In a post today, Matt Yglesias borrows Brad deLong's graph to show that "the back-and-forth swing of business investment has been the main motor of the recession...But the chart also shows us that contrary to a lot of myth-making, the recession is not identical to the downturn in housing." Nevertheless, Yglesias says, the lack of recovery in housing has kept the level of real output below what would be consistent with full employment.
This is a very important point, and I would like to develop Yglesias' argument a bit further. I find that economists, journalists, and other observers assign excessive blame to the housing bubble as the cause of the recession.
The "housing story" seems, at face value, to work. But the support in the data is weaker than the proponents of the housing story admit for two reasons. Both are captured in the graph I've produced below.(1) Private residential fixed investment peaked in 2006, whereas the rate of growth in real output did not begin to decline sharply until 2008. It is certainly possible to draw a causal connection between these two events, but the gap of two years should raise questions. Why did macroeconomic conditions seem able to withstand significant contraction in residential investment for two years, and then suddenly it could not? In other words, why were the structural problems not a problem until they were a problem? (Here is another post which reveals the apparent decoupling of residential fixed investment from the rest of the economy.) Structural problems "lurking" under the surface make for a good movie or novel -- but no so much for cogent economic reasoning. The "housing story" needs a more compelling account of how structural problems spent two years in transmission.
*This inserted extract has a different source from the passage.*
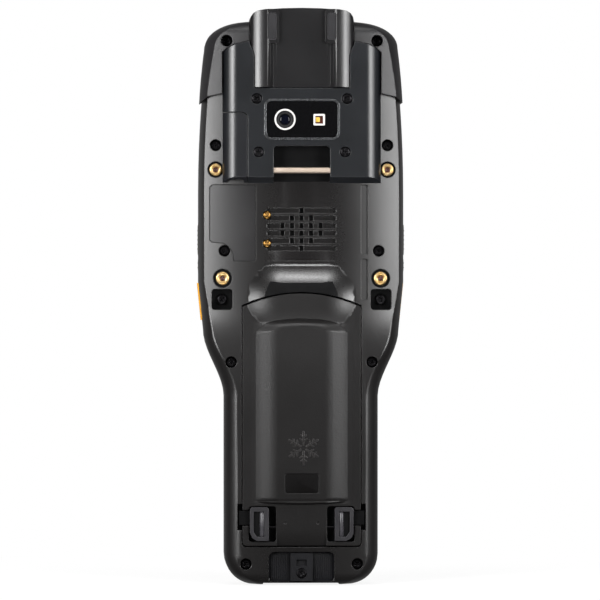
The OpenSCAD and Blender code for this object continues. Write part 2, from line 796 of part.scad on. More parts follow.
module insert(x, z, r) {
  difference() {
    union() {
      pin(x, z, r, -9.9, -3.4);
      pin(x, z, r - 0.5, -10.1, -9.8);
    }
    pin(x, z, insert_bore_r, -far, -4);
    translate([x, -10.11, z]) rotate([-90, 0, 0])
      cylinder(r1 = insert_bore_r + 0.5, r2 = insert_bore_r, h = 0.5);
  }
}

module upper_inserts() {
  color("gold") both() insert(insert_up_span / 2, 154.6, insert_up_r);
}

module lower_inserts() {
  color("gold") both() insert(insert_low_span / 2, 114.15, insert_low_r);
}

module accessory_contacts() {
  color("gold") for (z = [127.1, 137.7]) union() {
    pin(-12.9, z, 1.6, -10.3, -6.9);
    pin(-12.9, z, 2.2, -6.9, -6.1);
  }
}

module speaker() {
  color("black") difference() {
    pin(0, 132.4, 9.6, -6.9, -3.2);
    pin(0, 132.4, 8.2, -far, -6.2);
  }
}

// Boards and inner parts

module main_board() {
  color("darkgreen") difference() {
    union() {
      block(-24.4, 24.4, 6.6, 7.7, 113.5, 196);
      block(-14, 6, 7.6, 9.6, 128, 146);
      block(8, 20, 7.6, 9.2, 150, 164);
      block(-8, 12, 4.4, 6.7, 150, 172);
    }
    for (z = [130, 180]) both() pin(21.5, z, 1, -far, far);
  }
}

module battery_connector() {
  color("black") difference() {
    block(-7, 7, floor_y, 6.2, 84.2, 91.8);
    for (i = [-2:2]) block(i * 2.5 - 0.6, i * 2.5 + 0.6, 0, 2, 85.5, 90.5);
  }
}

module display_panel() {
  color("gray") block(-26.9, 26.9, 11.4, glass_y - glass_t, 111.6, 196.9);
}

module display_glass() {
  color("black") plate(0, glass_z, glass_w, glass_z1 - glass_z0, 2.9, glass_y - glass_t, glass_y);
}

module keypad_board() {
  color("green") union() {
    block(-22.4, 22.4, 9.4, 10.2, 26, 99);
    for (c = [-1:1]) for (z = row_z) pin(c * key_dx, z, 2.5, 10.1, 10.55);
  }
}

module dock_connector() {
  color("black") difference() {
    block(-14.2, 14.2, -5.2, 4.4, 1.6, 8.2);
    block(-12, 12, -3.4, 2.6, 0, 6.5);
  }
}

module strap_block() {
  color("dimgray") difference() {
    block(-4.1, 4.1, -10.2, -8.2, 1.4, 11.8);
    block(-2, 2, -far, -8.9, 7.1, 9.4);
    pin(0, 4.3, 1.95, -far, -9.4);
    pin(0, 4.3, 0.8, -far, far);
  }
}

module strap_block_screw() {
  color("black") difference() {
    union() {
      pin(0, 4.3, 1.9, -10, -9.4);
      pin(0, 4.3, 0.75, -9.5, -8.2);
    }
    cross_slot(0, 4.3, -10.3, 2.2);
  }
}

module side_switches() {
  color("silver") both() {
    for (b = [[trigger_z, trigger_len, 6], [aux_z, aux_len, 3.4]])
      let (z = b[0] + b[1] / 2, x = half_at(z) - 3.35)
        block(x - 0.8, x, -b[2] * 0.4, b[2] * 0.4, z - b[2] / 2, z + b[2] / 2);
  }
}

// Side buttons

module side_button(z0, len, out) {
  x = half_at(z0 + len / 2);
  h = button_h / 2;
  union() {
    block(x - 1.9, x + out, -h, h, z0, z0 + len);
    block(x - 2.5, x - 1.8, -h, h, z0, z0 + len);
  }
}

module trigger_right() {
  color("black") side_button(trigger_z, trigger_len, 0.4);
}

module trigger_left() {
  color("black") mirror([1, 0, 0]) side_button(trigger_z, trigger_len, 0.4);
}

module aux_right() {
  color("black") side_button(aux_z, aux_len, 0.3);
}

module aux_left() {
  color("black") mirror([1, 0, 0]) side_button(aux_z, aux_len, 0.3);
}

// Battery pack

function hump_rise(x) = let (t = clamp01((abs(x) - hump_flat) / (hump_half - hump_flat)))
  (hump_y - flange_y + 0.3) * (1 - t * t * (3 - 2 * t));

hump_x = [for (f = [1, 0.93, 0.86, 0.78, 0.7, 0.62, 0.54, 0.46, 0.38, 0.3, 0.22, 0.14, 0.07, 0])
  -hump_flat - f * (hump_half - hump_flat), -hump_flat / 2, 0];

// End blend of the hump: [height at the middle, share of the full rise, arc drop at the foot],
// where a share below zero is the depth in mm that it sinks below the flange
hump_stations = [
  [29.9, 0, 0.9], [30.15, 0.45, 0.9], [30.6, 0.8, 0.9], [31.4, 0.97, 0.9], [32.4, 1, 0.9], [62, 1, 0],
  [93.4, 1, -2.3], [95, 0.995, -2.4], [95.6, 0.96, -2.5], [96.1, 0.88, -2.5], [96.7, 0.72, -2.5],
  [97.5, 0.42, -2.5], [98.4, 0, -2.5], [99.6, -2.2, -2.4], [100.8, -4, -2.3], [101.8, -5, -2.2]
];

function hump_ring(s) = let (
    xs = concat(hump_x, [for (i = [len(hump_x) - 2:-1:0]) -hump_x[i]]),
    sink = 0.3 + max(0, -s[1]),
    top = [for (x = xs)
      [x, -flange_y + sink - max(0, s[1]) * hump_rise(x), s[0] + s[2] * pow(x / hump_half, 2)]]
  ) concat([[-hump_half, -4, s[0] + s[2]]], top, [[hump_half, -4, s[0] + s[2]]]);

module battery_case() {
  color("dimgray") difference() {
    union() {
      difference() {
        slab(-flange_y, 0.5) batt_outline();
        thumb_dish();
      }
      skin([for (s = hump_stations) hump_ring(s)]);
    }
    block(-16.2, 16.2, -10.1, -1.2, 33.4, 92);
    // draft on the lower end, for the swing
    across(-far, far) polygon([[-8, 10], [-8, batt_z0], [1, batt_z0 + 1.6], [1, 10]]);
    // latch pockets, bolt slots and the rod's bore
    both() {
      plate(14.6, 22.7, 10.2, 13.2, 1, -far, -7.3);
      block(19, 23, -far, -7.8, 22, 28);
    }
    translate([-19.95, -9.4, 21.4]) rotate([0, 90, 0]) cylinder(r = 0.55, h = 39.9);
    // sloped lower face between the pockets
    across(-9.2, 9.2) polygon([[-14, 10], [-14, 20.4], [-flange_y, 20.4], [-9.6, batt_z0], [-9.6, 10]]);
    // bare field below the emblem
    plate(0, 37.9, 12.6, 7.4, 0.4, -far, -hump_y + 0.3);
    // contact pads
    for (i = [-2:2]) block(i * 2.5 - 0.8, i * 2.5 + 0.8, 0.1, 1, 85.6, 90.4);
    // index dots
    both() pin(6.1, 23.1, 0.45, -far, -flange_y + 0.3);
  }
}

module battery_cell() {
  color("steelblue") block(-16, 16, -9.9, -1.2, 33.6, 91.8);
}

module battery_contacts() {
  color("gold") for (i = [-2:2]) block(i * 2.5 - 0.8, i * 2.5 + 0.8, 0.1, 0.45, 85.6, 90.4);
}

module latch_rod() {
  color("silver") translate([-19.95, -9.4, 21.4]) rotate([0, 90, 0]) cylinder(r = 0.55, h = 39.9);
}

module latch() {
  difference() {
    union() {
      slab(-12.3, -7.6) polygon([
        [12.3, 16.5], [16.6, 16.5], [18.4, 17.5], [19.25, 19.4], [19.25, 28.3], [18.6, 28.95],
        [12.9, 28.95], [12.3, 28.3]
      ]);
      block(18.9, 23.3, -10.2, -8.15, 22.4, 27.6);
    }
    slab(-far, -11.4) polygon([[13.9, 18], [16.6, 18], [17.9, 19.8], [17.9, 27.4], [13.9, 27.4]]);
    translate([10, -9.4, 21.4]) rotate([0, 90, 0]) cylinder(r = 0.62, h = 12);
  }
}

module latch_right() {
  color("silver") latch();
}

module latch_left() {
  color("silver") mirror([1, 0, 0]) latch();
}

// Keys, counted from the keypad side, where +X is on the left

module key(c, r, w = key_w, h = key_h, rad = 2.4) {
  union() {
    plate(-c * key_dx, row_z[r], w, h, rad, 12.4, 15.7);
    plate(-c * key_dx, row_z[r], w - 1.2, h - 1.2, rad - 0.5, 15.6, 16);
    plate(-c * key_dx, row_z[r], key_w + 1.5, key_h + 1.5, 2.8, 11.8, 12.7);
    pin(-c * key_dx, row_z[r], 2, 11.45, 11.9);
  }
}

module key_left() {
  color("white") key(-1, 4);
}

module key_scan() {
  color("orange") key(0, 4);
}

module key_right() {
  color("white") key(1, 4);
}

module key_1() {
  color("white") key(-1, 3);
}

module key_2() {
  color("white") key(0, 3);
}

module key_3() {
  color("white") key(1, 3);
}

module key_4() {
  color("white") key(-1, 2);
}

module key_5() {
  color("white") key(0, 2);
}

module key_6() {
  color("white") key(1, 2);
}

module key_7() {
  color("white") key(-1, 1);
}

module key_8() {
  color("white") key(0, 1);
}

module key_9() {
  color("white") key(1, 1);
}

module key_star() {
  color("white") key(-1, 0);
}

module key_0() {
  color("white") key(0, 0);
}

module key_hash() {
  color("white") key(1, 0);
}

rear_housing();
front_housing();
accent_trims();
top_bumper();
scanner_hood();
hood_pads();
scanner_window();
scan_engine();
module_cover();
module_screws();
window_bezel();
camera_window();
lens_ring();
camera_unit();
flash_frame();
flash_lamp();
strap_bar();
card_door();
card_socket();
label_plate();
upper_inserts();
lower_inserts();
housing_screws();
accessory_contacts();
speaker();
main_board();
battery_connector();
strap_block();
strap_block_screw();
dock_connector();
side_switches();
display_glass();
display_panel();
keypad_board();
battery_case();
battery_cell();
battery_contacts();
latch_rod();
latch_left();
latch_right();
trigger_left();
trigger_right();
aux_left();
aux_right();
key_scan();
key_left();
key_right();
key_1();
key_2();
key_3();
key_4();
key_5();
key_6();
key_7();
key_8();
key_9();
key_star();
key_0();
key_hash();
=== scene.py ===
import json
import math

import bmesh
import bpy
from mathutils import Matrix, Vector


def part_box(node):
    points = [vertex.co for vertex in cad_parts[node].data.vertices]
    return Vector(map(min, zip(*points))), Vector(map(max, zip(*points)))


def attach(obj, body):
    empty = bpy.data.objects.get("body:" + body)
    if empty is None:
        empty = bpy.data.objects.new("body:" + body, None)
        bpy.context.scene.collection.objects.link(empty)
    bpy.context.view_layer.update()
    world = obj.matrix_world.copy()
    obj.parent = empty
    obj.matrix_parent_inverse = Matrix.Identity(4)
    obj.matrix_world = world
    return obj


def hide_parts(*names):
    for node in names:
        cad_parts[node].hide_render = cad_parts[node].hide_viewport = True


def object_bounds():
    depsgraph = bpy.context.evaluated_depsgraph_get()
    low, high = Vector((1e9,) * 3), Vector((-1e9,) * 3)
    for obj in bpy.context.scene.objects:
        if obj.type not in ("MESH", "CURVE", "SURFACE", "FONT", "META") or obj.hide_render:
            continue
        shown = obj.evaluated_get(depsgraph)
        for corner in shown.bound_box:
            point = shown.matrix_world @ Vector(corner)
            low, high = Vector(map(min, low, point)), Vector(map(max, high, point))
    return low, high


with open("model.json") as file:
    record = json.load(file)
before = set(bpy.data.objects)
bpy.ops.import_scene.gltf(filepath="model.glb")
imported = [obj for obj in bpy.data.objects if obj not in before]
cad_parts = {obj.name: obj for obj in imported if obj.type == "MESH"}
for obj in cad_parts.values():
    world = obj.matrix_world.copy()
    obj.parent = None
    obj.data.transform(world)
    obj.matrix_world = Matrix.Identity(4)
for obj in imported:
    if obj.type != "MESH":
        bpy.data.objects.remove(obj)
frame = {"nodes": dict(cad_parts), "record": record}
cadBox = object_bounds()
mm = 0.001


def linear(shade):
    parts = [int(shade[i:i + 2], 16) / 255 for i in (1, 3, 5)]
    return tuple(c / 12.92 if c <= 0.04045 else ((c + 0.055) / 1.055) ** 2.4 for c in parts) + (1.0,)


def addNode(tree, kind, settings=None, links=None):
    made = tree.nodes.new(kind)
    for key, value in (settings or {}).items():
        if isinstance(key, int) or key in made.inputs:
            made.inputs[key].default_value = value
        else:
            setattr(made, key, value)
    for key, source in (links or {}).items():
        tree.links.new(source, made.inputs[key])
    return made


print("stage: materials")
crown = {"flatMm": 10.0, "fromMm": 84.0, "toMm": 104.0, "bend": 5.0, "polishMm": 26.0}
hump = {"flat": 8.4, "foot": 19.5, "soften": 1.25, "from": (29.9, 31.5), "to": (95.0, 98.4)}
smooth = {"interpolation_type": "SMOOTHSTEP"}
grainDepth = 0.2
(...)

(2) The direct contribution of residential construction to the rate of real output growth never exceeded +/- 1 percent from 2000 to 2012. It is possible that the indirect effects of housing on real output dwarfed the direct impact, but the disproportionate difference should also raise questions. In essence, the housing story advocates lack an adequate explanation of their macro model, and in particular, how they explain this problem of proportions.
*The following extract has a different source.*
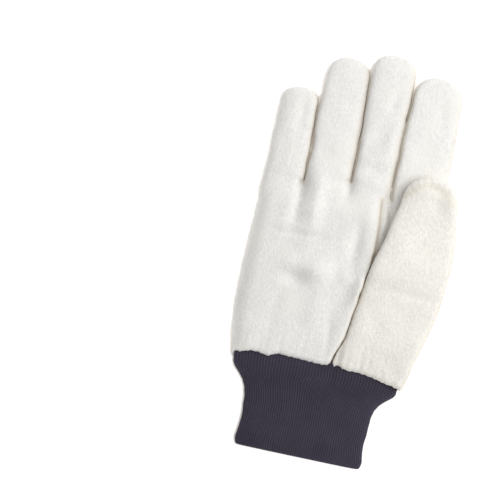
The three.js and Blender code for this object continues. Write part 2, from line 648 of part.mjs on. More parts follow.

Beyond a reasonable doubt, the problems in housing were a contributory cause of the recession. But the case that they were a sufficient cause of the recession is far weaker than its advocates recognize.
To make housing their sufficient cause of the recession, they often end up incorporating in other causes through the back door, as it were. They invoke longer causal chains and transmission mechanisms -- the financial system, wealth effects, expectations for nominal income growth, unemployment, etc. -- and though they are not incorrect in doing so, they fail to appreciate that they've diluted their own argument. When problems in housing generate illiquidity problems in the financial system and reduce household wealth and income, the housing story is no longer just about housing. It's about macroeconomic conditions; it becomes a nominal story.
The evidence is consistent with housing as a contributory cause to a nominal story, in which monetary policy is passively tightened in 2008 as expectations of nominal income growth collapse, with housing exacerbating the depth and persistence of the decline in real output due to wealth effects and the contraction of credit.